## TASK
Will you print the material below without altering a single character?
┌────────
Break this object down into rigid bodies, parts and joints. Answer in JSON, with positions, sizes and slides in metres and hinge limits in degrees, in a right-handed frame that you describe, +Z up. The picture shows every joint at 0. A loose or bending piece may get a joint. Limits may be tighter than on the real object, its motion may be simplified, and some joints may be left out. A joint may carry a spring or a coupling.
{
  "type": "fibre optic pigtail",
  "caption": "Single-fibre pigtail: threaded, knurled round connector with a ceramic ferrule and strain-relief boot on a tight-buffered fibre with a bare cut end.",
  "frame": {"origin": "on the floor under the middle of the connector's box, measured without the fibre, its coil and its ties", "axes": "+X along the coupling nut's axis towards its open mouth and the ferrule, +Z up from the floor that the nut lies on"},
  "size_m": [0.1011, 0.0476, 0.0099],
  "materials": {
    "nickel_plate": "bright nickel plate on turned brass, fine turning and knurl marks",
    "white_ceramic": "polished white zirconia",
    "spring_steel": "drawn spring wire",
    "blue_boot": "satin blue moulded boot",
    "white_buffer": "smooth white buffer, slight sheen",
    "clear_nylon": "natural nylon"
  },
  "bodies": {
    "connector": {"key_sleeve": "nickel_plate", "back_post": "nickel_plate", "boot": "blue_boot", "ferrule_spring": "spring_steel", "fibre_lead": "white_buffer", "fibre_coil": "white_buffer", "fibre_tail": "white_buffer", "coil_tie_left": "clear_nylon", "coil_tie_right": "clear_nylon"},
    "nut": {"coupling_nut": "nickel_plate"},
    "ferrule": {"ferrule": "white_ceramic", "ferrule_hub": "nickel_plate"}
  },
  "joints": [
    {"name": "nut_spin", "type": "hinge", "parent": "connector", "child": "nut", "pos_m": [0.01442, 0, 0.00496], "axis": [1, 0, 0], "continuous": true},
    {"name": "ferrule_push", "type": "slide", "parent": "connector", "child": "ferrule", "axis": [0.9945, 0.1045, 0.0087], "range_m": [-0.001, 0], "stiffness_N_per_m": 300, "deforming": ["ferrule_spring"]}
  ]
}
└────────
## REPLY
Break this object down into rigid bodies, parts and joints. Answer in JSON, with positions, sizes and slides in metres and hinge limits in degrees, in a right-handed frame that you describe, +Z up. The picture shows every joint at 0. A loose or bending piece may get a joint. Limits may be tighter than on the real object, its motion may be simplified, and some joints may be left out. A joint may carry a spring or a coupling.
{
  "type": "fibre optic pigtail",
  "caption": "Single-fibre pigtail: threaded, knurled round connector with a ceramic ferrule and strain-relief boot on a tight-buffered fibre with a bare cut end.",
  "frame": {"origin": "on the floor under the middle of the connector's box, measured without the fibre, its coil and its ties", "axes": "+X along the coupling nut's axis towards its open mouth and the ferrule, +Z up from the floor that the nut lies on"},
  "size_m": [0.1011, 0.0476, 0.0099],
  "materials": {
    "nickel_plate": "bright nickel plate on turned brass, fine turning and knurl marks",
    "white_ceramic": "polished white zirconia",
    "spring_steel": "drawn spring wire",
    "blue_boot": "satin blue moulded boot",
    "white_buffer": "smooth white buffer, slight sheen",
    "clear_nylon": "natural nylon"
  },
  "bodies": {
    "connector": {"key_sleeve": "nickel_plate", "back_post": "nickel_plate", "boot": "blue_boot", "ferrule_spring": "spring_steel", "fibre_lead": "white_buffer", "fibre_coil": "white_buffer", "fibre_tail": "white_buffer", "coil_tie_left": "clear_nylon", "coil_tie_right": "clear_nylon"},
    "nut": {"coupling_nut": "nickel_plate"},
    "ferrule": {"ferrule": "white_ceramic", "ferrule_hub": "nickel_plate"}
  },
  "joints": [
    {"name": "nut_spin", "type": "hinge", "parent": "connector", "child": "nut", "pos_m": [0.01442, 0, 0.00496], "axis": [1, 0, 0], "continuous": true},
    {"name": "ferrule_push", "type": "slide", "parent": "connector", "child": "ferrule", "axis": [0.9945, 0.1045, 0.0087], "range_m": [-0.001, 0], "stiffness_N_per_m": 300, "deforming": ["ferrule_spring"]}
  ]
}